11. Love yourself enough: No, I’m not asking you to be selfish. Rather love and respect yourself enough to know when something, instead of developing you as an individual is only harming you. Know when to put a stop to it. It could be a bad habit, unhealthy relationships, or even something you have been doing for a long time. Let go of it, no matter how difficult it is for you to do this. It will take time, but in the end you will be happy.
12. Everything will be okay in the end: Things are hard, they will be. Friends will leave. You may not get that job you wanted and worked so hard for. You may fail an exam. You will have relationship problems. The work load will stress you out. Everything that you love or worked hard for will fall apart around you. Your will have family troubles. But this isn’t the end. You will come out of it stronger, better prepared and with your head held high. There’s always light at the end of the tunnel. If it’s still not okay, then it’s not the end. Have faith, and just live.

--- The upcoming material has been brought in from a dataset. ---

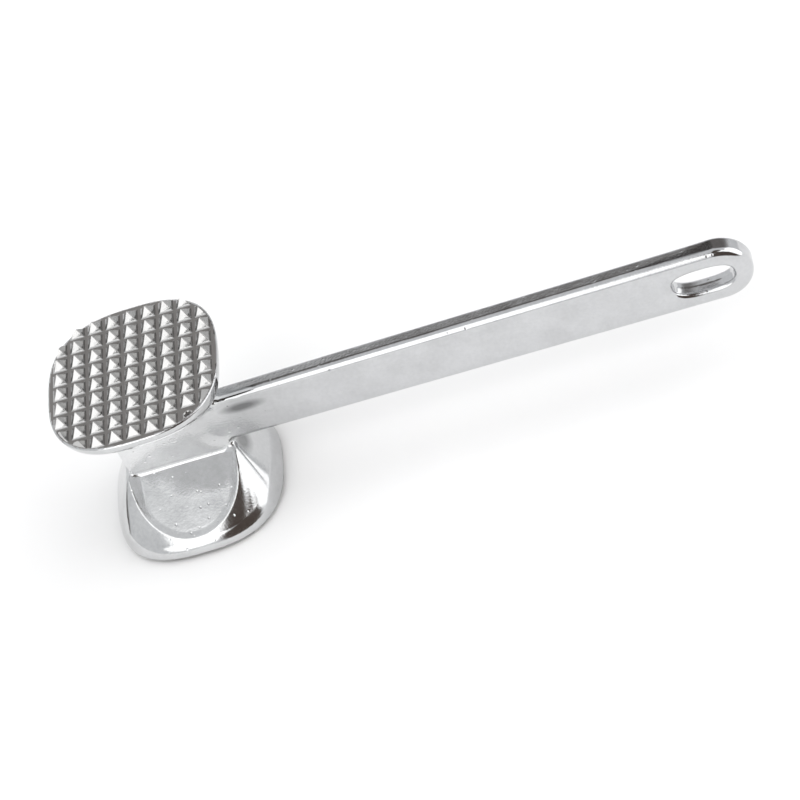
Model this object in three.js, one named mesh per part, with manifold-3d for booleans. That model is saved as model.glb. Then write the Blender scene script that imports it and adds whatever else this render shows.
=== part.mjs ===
// Two-sided meat mallet, cast in one piece from aluminium.
//
// The head is a pair of tooth plates. Behind each plate a flange rises like a
// hipped roof to the web that joins the two, and each roof has a shallow
// U-shaped pocket on both of its long sides. The web carries straight on into a
// flat handle, which widens towards a round end with a hanging slot through it.
// The casting is modelled as its natural sections, one closed solid each, with
// a hair gap between neighbours.
//
// Millimetres, +Z up. The mallet stands on its fine teeth: the origin is the
// middle of the plane through their tips. +X runs out along the handle, and the
// handle's broad faces look along -Y and +Y.

import * as THREE from 'three';
import { ConvexGeometry } from 'three/addons/geometries/ConvexGeometry.js';
import { mergeVertices } from 'three/addons/utils/BufferGeometryUtils.js';
import Module from 'manifold-3d';

// Gap left between sections that meet.
const GAP = 0.3;

// Head: from the ground of one tooth face to the ground of the other.
const HEAD_LENGTH = 61.4;
const PLATE_HALF = 30.05;
const PLATE_THICKNESS = 3.5;
const SQUARENESS = 2.67; // superellipse exponent of the plates' outline
const PLATE_POINTS = 72;

// Teeth: square pyramids on a square grid, each with a low sloping foot. The
// coarse ones stand a quarter of an inch apart.
const COARSE = {
  pitch: 6.35, rows: 9, footWidth: 5.4, footHeight: 0.36, width: 4.1, tipWidth: 0.3, height: 3.2,
};
const FINE = {
  pitch: 4.25, rows: 13, footWidth: 3.6, footHeight: 0.26, width: 2.8, tipWidth: 0.7, height: 1.7,
};
const TOOTH_ROOT = 0.4; // how far a tooth's solid is let into the plate
const TOOTH_MARGIN = 0.45; // the rim cuts the outermost teeth this far in from the plate's edge

// One coarse tooth is missing; an ejector pin leaves a small ring in its place.
const EJECTOR = { column: 3, row: -4, outerRadius: 1.7, innerRadius: 0.9, height: 0.8 };

// Flange behind each plate.
const ROOF_BASE_HALF = 29.7;
const ROOF_HEIGHT = 15.4;
const ROOF_TOP = { halfX: 19.8, halfY: 6.5, radius: 5 };

// Pocket in each long side of a roof: straight sides, then half an ellipse.
const POCKET_HALF_X = 16.8;
const POCKET_STRAIGHT = 12;
const POCKET_REACH = 27;
const POCKET_FLOOR_AT_WEB = 14.6; // height of the floor above the roof's base
const POCKET_SLOPE = 0.56; // fall of the floor for each millimetre away from the web

// Web between the roofs.
const WEB = { halfX: 18.3, halfY: 4, radius: 1.6 };

// Handle: half thickness (Y), half width (Z) and corner radius at its stations.
const NECK_START = { x: WEB.halfX + GAP, halfY: 4, halfZ: 11.2, radius: 1.6 };
const HANDLE_START = { x: 34, halfY: 3.31, halfZ: 10.16, radius: 1.3 };
const BAR_START = { ...HANDLE_START, x: HANDLE_START.x + GAP };
const HANDLE_END = { x: 168, halfY: 3.7, halfZ: 11.17, radius: 2.2 };

// Hanging eye.
const EYE_RADIUS = 11.4;
const EYE_TIP = 203.4;
const SLOT_START = 175.8;
const SLOT_END = 196.4;
const SLOT_HALF_WIDTH = 5.3;

const ALUMINIUM = { color: 0xc9cbcc, roughness: 0.28, metalness: 1 };
const BARE_CASTING = { color: 0x8f8d8c, roughness: 0.5, metalness: 1 };

const FINE_GROUND = FINE.height;
const COARSE_GROUND = FINE_GROUND + HEAD_LENGTH;
const HEAD_MIDDLE = FINE_GROUND + HEAD_LENGTH / 2;
const WEB_HALF_HEIGHT = HEAD_LENGTH / 2 - PLATE_THICKNESS - ROOF_HEIGHT - 2 * GAP;

const wasm = await Module();
wasm.setup();

// ---------------------------------------------------------------- solids

function toSolid(geometry) {
  const bare = geometry.clone();
  bare.deleteAttribute('normal');
  bare.deleteAttribute('uv');
  const merged = mergeVertices(bare, 1e-4);
  return new wasm.Manifold(new wasm.Mesh({
    numProp: 3,
    vertProperties: new Float32Array(merged.attributes.position.array),
    triVerts: new Uint32Array(merged.index.array),
  }));
}

function toGeometry(solid) {
  const mesh = solid.getMesh();
  const geometry = new THREE.BufferGeometry();
  geometry.setAttribute('position', new THREE.BufferAttribute(mesh.vertProperties, 3));
  geometry.setIndex(new THREE.BufferAttribute(mesh.triVerts, 1));
  geometry.computeVertexNormals();
  return geometry;
}

// Straight prism on an outline in the XY plane, from z = bottom to z = top.
function prism(shape, bottom, top) {
  const options = { depth: top - bottom, bevelEnabled: false, curveSegments: 12 };
  return new THREE.ExtrudeGeometry(shape, options).translate(0, 0, bottom);
}

// ---------------------------------------------------------------- outlines

// Superellipse: a square with generously rounded sides and corners.
function superellipse(half, count) {
  const points = [];
  for (let i = 0; i < count; i += 1) {
    const angle = (2 * Math.PI * i) / count;
    const cos = Math.cos(angle);
    const sin = Math.sin(angle);
    const x = half * Math.sign(cos) * Math.abs(cos) ** (2 / SQUARENESS);
    const y = half * Math.sign(sin) * Math.abs(sin) ** (2 / SQUARENESS);
    points.push(new THREE.Vector2(x, y));
  }
  return points;
}

function roundedRectangle(halfX, halfY, radius) {
  const shape = new THREE.Shape();
  const x = halfX - radius;
  const y = halfY - radius;
  shape.absarc(x, y, radius, 0, Math.PI / 2);
  shape.absarc(-x, y, radius, Math.PI / 2, Math.PI);
  shape.absarc(-x, -y, radius, Math.PI, 1.5 * Math.PI);
  shape.absarc(x, -y, radius, 1.5 * Math.PI, 2 * Math.PI);
  return shape;
}

function insidePlate(x, y) {
  return Math.abs(x / PLATE_HALF) ** SQUARENESS + Math.abs(y / PLATE_HALF) ** SQUARENESS < 1;
}

// ---------------------------------------------------------------- tooth plates

function tooth(grid) {
  const halfDiagonal = Math.SQRT1_2;
  const profile = [
    new THREE.Vector2(0, -TOOTH_ROOT),
    new THREE.Vector2(grid.footWidth * halfDiagonal, -TOOTH_ROOT),
    new THREE.Vector2(grid.footWidth * halfDiagonal, 0),
    new THREE.Vector2(grid.width * halfDiagonal, grid.footHeight),
    new THREE.Vector2(grid.tipWidth * halfDiagonal, grid.height),
    new THREE.Vector2(0, grid.height),
  ];
  return new THREE.LatheGeometry(profile, 4).rotateY(Math.PI / 4).rotateX(Math.PI / 2);
}

// A plate with its teeth up. z = 0 is the ground between the teeth.
function toothPlate(grid, isMissing) {
  const outline = new THREE.Shape(superellipse(PLATE_HALF, PLATE_POINTS));
  const toothZone = new THREE.Shape(superellipse(PLATE_HALF - TOOTH_MARGIN, PLATE_POINTS));
  const toothSolid = toSolid(tooth(grid));
  const last = (grid.rows - 1) / 2;
  let plate = toSolid(prism(outline, -PLATE_THICKNESS, 0));
  const zone = toSolid(prism(toothZone, -TOOTH_ROOT, grid.height + 1));
  for (let row = -last; row <= last; row += 1) {
    for (let column = -last; column <= last; column += 1) {
      const x = column * grid.pitch;
      const y = row * grid.pitch;
      if (insidePlate(x, y) && !isMissing(column, row)) {
        plate = plate.add(toothSolid.translate(x, y, 0).intersect(zone));
      }
    }
  }
  return plate;
}

function ejectorRing() {
  const { outerRadius, innerRadius, height } = EJECTOR;
  const profile = [
    new THREE.Vector2(innerRadius, -TOOTH_ROOT),
    new THREE.Vector2(outerRadius, -TOOTH_ROOT),
    new THREE.Vector2(outerRadius, height / 2),
    new THREE.Vector2((outerRadius + innerRadius) / 2, height),
    new THREE.Vector2(innerRadius, height / 2),
    new THREE.Vector2(innerRadius, -TOOTH_ROOT),
  ];
  return new THREE.LatheGeometry(profile, 16)
    .rotateX(Math.PI / 2)
    .translate(EJECTOR.column * COARSE.pitch, EJECTOR.row * COARSE.pitch, 0);
}

function coarseToothPlate() {
  const isEjector = (column, row) => column === EJECTOR.column && row === EJECTOR.row;
  return toGeometry(toothPlate(COARSE, isEjector).add(toSolid(ejectorRing())));
}

function fineToothPlate() {
  return toGeometry(toothPlate(FINE, () => false));
}

// ---------------------------------------------------------------- flanges

function pocketCutter() {
  const shape = new THREE.Shape();
  shape.moveTo(POCKET_HALF_X, WEB.halfY);
  shape.lineTo(POCKET_HALF_X, POCKET_STRAIGHT);
  shape.absellipse(0, POCKET_STRAIGHT, POCKET_HALF_X, POCKET_REACH - POCKET_STRAIGHT, 0, Math.PI);
  shape.lineTo(-POCKET_HALF_X, WEB.halfY);
  const floorAtMiddle = POCKET_FLOOR_AT_WEB + POCKET_SLOPE * WEB.halfY;
  const slope = new THREE.Matrix4().makeShear(0, 0, 0, -POCKET_SLOPE, 0, 0);
  return prism(shape, floorAtMiddle, floorAtMiddle + ROOF_HEIGHT).applyMatrix4(slope);
}

// The roof with its ridge up. z = 0 is the side that meets the tooth plate.
function flange() {
  const base = superellipse(ROOF_BASE_HALF, PLATE_POINTS).map((p) => new THREE.Vector3(p.x, p.y, 0));
  const top = roundedRectangle(ROOF_TOP.halfX, ROOF_TOP.halfY, ROOF_TOP.radius)
    .getPoints(8)
    .map((p) => new THREE.Vector3(p.x, p.y, ROOF_HEIGHT));
  const pocket = toSolid(pocketCutter());
  const roof = toSolid(new ConvexGeometry([...base, ...top]));
  return toGeometry(roof.subtract(pocket).subtract(pocket.rotate([0, 0, 180])));
}

function headWeb() {
  const outline = roundedRectangle(WEB.halfX, WEB.halfY, WEB.radius);
  return prism(outline, -WEB_HALF_HEIGHT, WEB_HALF_HEIGHT);
}

// ---------------------------------------------------------------- handle

function sectionPoints(station) {
  return roundedRectangle(station.halfY, station.halfZ, station.radius)
    .getPoints(6)
    .map((p) => new THREE.Vector3(station.x, p.x, p.y));
}

// Straight taper between two rounded rectangular sections.
function taperedBar(start, end) {
  return new ConvexGeometry([...sectionPoints(start), ...sectionPoints(end)]);
}

function hangingEye() {
  const start = HANDLE_END.x + GAP;
  const arcCentre = EYE_TIP - EYE_RADIUS;
  const rounding = HANDLE_END.radius;
  const overrun = 2 * rounding;
  const outline = new THREE.Shape();
  outline.moveTo(start - overrun, HANDLE_END.halfZ);
  outline.lineTo(start - overrun, -HANDLE_END.halfZ);
  outline.absarc(arcCentre, 0, EYE_RADIUS, -Math.PI / 2, Math.PI / 2);
  const rounded = new THREE.ExtrudeGeometry(outline, {
    depth: 2 * (HANDLE_END.halfY - rounding),
    bevelSize: rounding,
    bevelThickness: rounding,
    bevelOffset: -rounding,
    bevelSegments: 4,
    curveSegments: 24,
  });
  rounded.translate(0, 0, rounding - HANDLE_END.halfY);

  const slot = new THREE.Shape();
  const slotFirst = SLOT_START + SLOT_HALF_WIDTH;
  const slotLast = SLOT_END - SLOT_HALF_WIDTH;
  slot.absarc(slotLast, 0, SLOT_HALF_WIDTH, -Math.PI / 2, Math.PI / 2);
  slot.absarc(slotFirst, 0, SLOT_HALF_WIDTH, Math.PI / 2, 1.5 * Math.PI);
  const slotCutter = prism(slot, -2 * HANDLE_END.halfY, 2 * HANDLE_END.halfY);

  const length = EYE_TIP - start;
  const keep = new THREE.BoxGeometry(length, 4 * EYE_RADIUS, 4 * EYE_RADIUS)
    .translate(start + length / 2, 0, 0);
  const eye = toSolid(rounded).subtract(toSolid(slotCutter)).intersect(toSolid(keep));
  return toGeometry(eye).rotateX(Math.PI / 2);
}

// ---------------------------------------------------------------- assembly

function part(name, geometry, look, height, flipped = false) {
  const mesh = new THREE.Mesh(geometry, new THREE.MeshStandardMaterial(look));
  mesh.name = name;
  mesh.position.z = height;
  mesh.rotation.x = flipped ? Math.PI : 0;
  return mesh;
}

const head = new THREE.Group();
head.add(
  part('coarse_tooth_plate', coarseToothPlate(), BARE_CASTING, COARSE_GROUND),
  part('coarse_side_flange', flange(), ALUMINIUM, COARSE_GROUND - PLATE_THICKNESS - GAP, true),
  part('head_web', headWeb(), ALUMINIUM, HEAD_MIDDLE),
  part('fine_side_flange', flange(), ALUMINIUM, FINE_GROUND + PLATE_THICKNESS + GAP),
  part('fine_tooth_plate', fineToothPlate(), BARE_CASTING, FINE_GROUND, true),
);

const handle = new THREE.Group();
handle.add(
  part('handle_neck', taperedBar(NECK_START, HANDLE_START), ALUMINIUM, HEAD_MIDDLE),
  part('handle_bar', taperedBar(BAR_START, HANDLE_END), ALUMINIUM, HEAD_MIDDLE),
  part('hanging_eye', hangingEye(), ALUMINIUM, HEAD_MIDDLE),
);

const mallet = new THREE.Group();
mallet.add(head, handle);

export default mallet;
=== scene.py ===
"""A cast aluminium meat mallet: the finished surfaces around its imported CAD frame.

The casting's smooth body (web, flanges, handle and hanging eye) is one distance
field, so that every blend between them is a true cast fillet. The field is meshed
once and cut into the sections that the frame names. The two tooth plates are built
tooth by tooth. Lengths are in millimetres until a mesh is made, and in metres after.
"""

import math

import bmesh
import bpy
import numpy as np
from mathutils import Matrix, Vector


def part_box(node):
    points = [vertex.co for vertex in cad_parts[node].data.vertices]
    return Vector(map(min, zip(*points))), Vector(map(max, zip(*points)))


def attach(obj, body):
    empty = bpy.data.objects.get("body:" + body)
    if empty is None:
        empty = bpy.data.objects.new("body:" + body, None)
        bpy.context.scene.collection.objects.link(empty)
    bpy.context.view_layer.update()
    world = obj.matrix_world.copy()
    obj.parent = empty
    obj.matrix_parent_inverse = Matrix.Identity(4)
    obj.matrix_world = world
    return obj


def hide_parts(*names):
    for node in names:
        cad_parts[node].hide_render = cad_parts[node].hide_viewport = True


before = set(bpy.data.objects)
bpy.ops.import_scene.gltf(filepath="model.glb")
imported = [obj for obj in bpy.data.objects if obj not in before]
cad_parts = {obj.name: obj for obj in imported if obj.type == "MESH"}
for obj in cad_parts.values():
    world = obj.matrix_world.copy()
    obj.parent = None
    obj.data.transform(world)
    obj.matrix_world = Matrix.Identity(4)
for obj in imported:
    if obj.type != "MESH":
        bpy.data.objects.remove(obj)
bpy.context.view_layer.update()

MM = 0.001


# ------------------------------------------------------------------ sizes from the frame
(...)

And then I realized these things are so easy to preach but so hard to practice. Honestly, it would do me a world of good if I followed my own advice at times. But well, no one is perfect. However, you reach a point in your life when you realize how important these things are to follow, and I think I am there. Now the next step is to follow them which hopefully you and I both will.
Cheers to life comrades! We’re all in this together.